# Estimating taping and finishing compond



## burns (Jan 3, 2010)

we run automatic taping tools
iam have trouble estimating the taping and finishing compond on my jobs
dose any one know a good idea how much tape i need say per 1000 square foot and taping compond i need say per 1000 square foot
and how much finishing compond i need say per 1000 square foot


----------



## wnybassman (May 9, 2008)

Best idea is to keep track of what you use on all your individual jobs. After a while, a good average will appear. That's what we did years ago.


----------



## [email protected] (Dec 23, 2008)

drywalltalk.com/f2/mudd-calculation-783

here's an entire thread devoted to the topic.


----------



## joepro0000 (Jun 14, 2008)

when you become a professional at finishing and reached your peak, you will eyeball the job and figure out how many buckets of mud and tape you need. You then will only end up with a half of bucket left over, for touchups.


----------



## burns (Jan 3, 2010)

well thanks for your guys pointless replys if you dont know why would you post crap in my thread some where out there was a forumula for this i just lost it but joepro if your such a pro you should have a better idea then me how to do it if you dont know what iam asking stay out of my thread joepro the drywall king lol get real man


----------



## [email protected] (Dec 23, 2008)

Burns, chill out. If you'd bother too look at the thread I posted for you, you'd see that we all figure it a bit different. Something like "how much mud do I need?" is a question none of us even really think about. We learned that kind of thing long ago and never give it much thought. In fact, I seldom ever figure it myself, my supply house knows my multiplier and, based on the footage of my order, send it out. I have it figured so I almost always have just 1 or 2 boxes left, better than to be short. I pick up the extra when I check over the work and collect.


----------



## Capt-sheetrock (Dec 11, 2009)

burns said:


> we run automatic taping tools
> iam have trouble estimating the taping and finishing compond on my jobs
> dose any one know a good idea how much tape i need say per 1000 square foot and taping compond i need say per 1000 square foot
> and how much finishing compond i need say per 1000 square foot


A good way to figure it out is to mix the mud you have,, run it through your tools, if you get to the end of the mud and its not all finished,,, you need more mud.:thumbsup:


----------



## akcajun (Dec 16, 2009)

bush your looking at 1 roll of tape,1 or 2 boxes of taping and 3 boxes of topping to start..then you can go from there..its only about 20 sheets with 12's


----------



## akcajun (Dec 16, 2009)

sorry its burns..lol


----------



## burns (Jan 3, 2010)

akcajun said:


> bush your looking at 1 roll of tape,1 or 2 boxes of taping and 3 boxes of topping to start..then you can go from there..its only about 20 sheets with 12's


 thanks man was just looking for a ruff idea 
good imput


----------



## silverstilts (Oct 15, 2008)

akcajun said:


> bush your looking at 1 roll of tape,1 or 2 boxes of taping and 3 boxes of topping to start..then you can go from there..its only about 20 sheets with 12's


 Five to six boxes of mud ,boy you must be filling a lot of bead or dropping a fair amount on the floor, unless you are using it for knock down also .


----------



## sday911 (Sep 11, 2011)

*This is it!*

Estimating Commercial Drywall - Taping Mud Level 4
Per 1000/SF
(1/2) Roll of Tape (Typ Waste Factor 25%)
(1) 49lb Box of All Purpose (Typ Waste Factor 6%)
(3) 49lb Box of Topping (Typ Waste Factor 8%)

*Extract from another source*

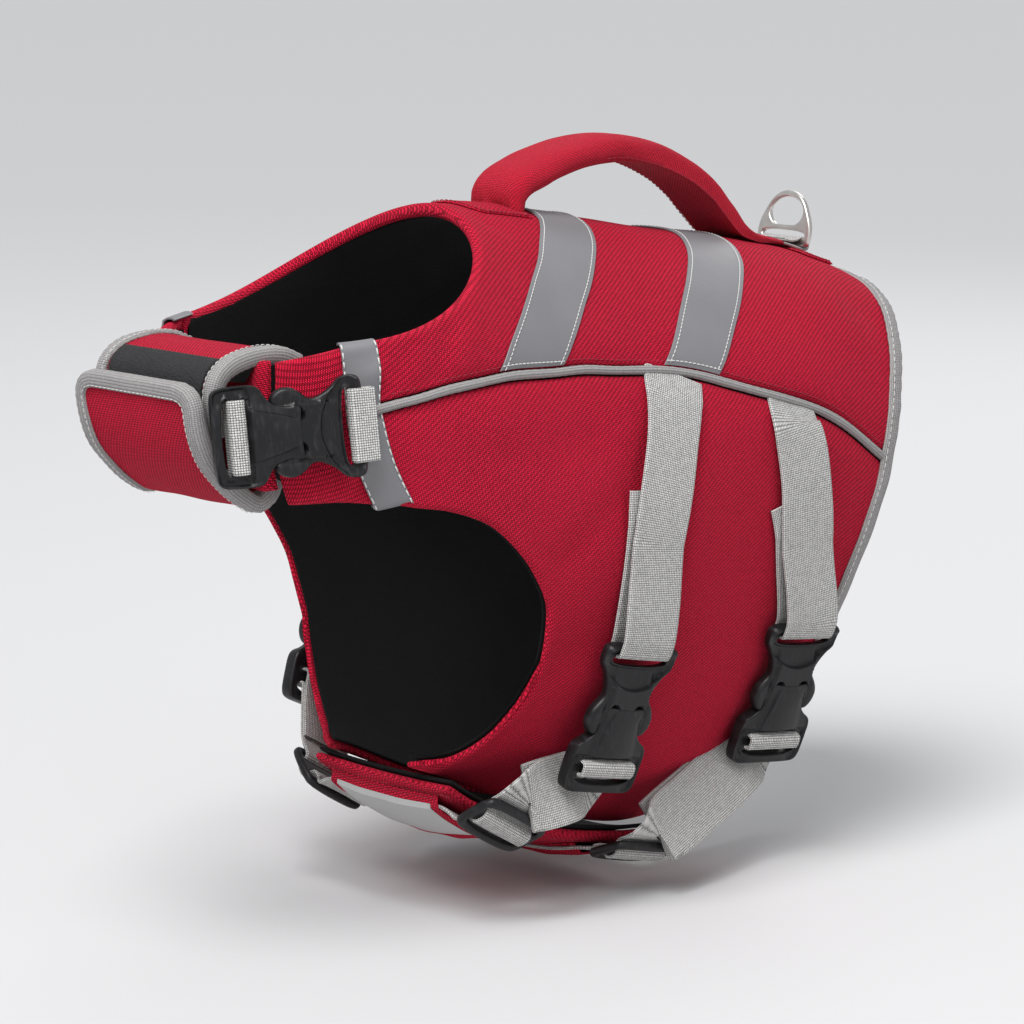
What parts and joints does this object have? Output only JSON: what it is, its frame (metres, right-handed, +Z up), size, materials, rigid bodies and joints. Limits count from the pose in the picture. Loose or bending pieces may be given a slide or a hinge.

Estimating Housing Drywall - Taping Mud Level 3
(1) Roll of Tape (Typ Waste Factor 10%)
(1) 49lb Box of All Purpose (Typ Waste Factor 8%)
(2) 49lb Box of Topping (Typ Waste Factor 8%)


----------



## Jason (Feb 27, 2011)

*What is this?*



sday911 said:


> (1/2) Roll of Tape *(Typ Waste Factor 25%)*


:blink:


----------



## sday911 (Sep 11, 2011)

Hi Jason,
Yes,
Commercial drywall we stand up our drywall. Example:
100/LF of wall 10' Ht. = 1000/SF
You will have a tape joint every 4/LF @ 10' HT.
100/LF / 4 = 25
25 X 10' Ht. = 250/LF of tape
The 25% waste takes care of corner bead and whats dropped on the ground. We have our guys tape corner bead up from the ground 4' so as trades drag there cords around on the job, they don't rip the corner bead off the wall and the added tape on the corner bead does the trick.


----------



## Bazooka-Joe (Dec 31, 2010)

sday911 said:


> Hi Jason,
> Yes,
> Commercial drywall we stand up our drywall. Example:
> 100/LF of wall 10' Ht. = 1000/SF
> ...


I think 2Buckjr is the master:thumbsup: when it comes to saving mud as I seen on his angle running video he had half a box on the front of his pants,

Well I thought about it and thought apla-tech can't touch this guy for spotting nails he makes no run back to the mud pail:thumbup:

I bet he beads fast with his no waste Apla-Pants technique


----------



## TAPERT2 (Feb 18, 2015)

Im late to the party i know but my 3c here is 1 ) 500' roll tape covers 
30) 12's or 1500sqft. 1) 60gal bucket ALP. per 30shts, and 1 box PL3 per 20 shts or 1,000sqft. Thats an avg ive used from begining Running Tools , hand taping probly uses more.


----------



## thefinisher (Sep 2, 2011)

Divide sheet count by 6. That will give you plenty of mud most times.


----------



## endo_alley (Nov 2, 2013)

burns said:


> well thanks for your guys pointless replys if you dont know why would you post crap in my thread some where out there was a forumula for this i just lost it but joepro if your such a pro you should have a better idea then me how to do it if you dont know what iam asking stay out of my thread joepro the drywall king lol get real man


For a total ballpark figure, a box of taping mud gets around 16-20 sheets over 12' rock. Throw in a bag of Quickset for very 50 sheets for prefill. A box of tape gets 200 sheets or better. A box of fill mud for every 10-15 sheets. Another bucket for every 5 sticks corner bead. Texture-no texture? It all matters. This is all off the top of my head. I don't feel like opening my estimating database for specifics. But you should be close.


----------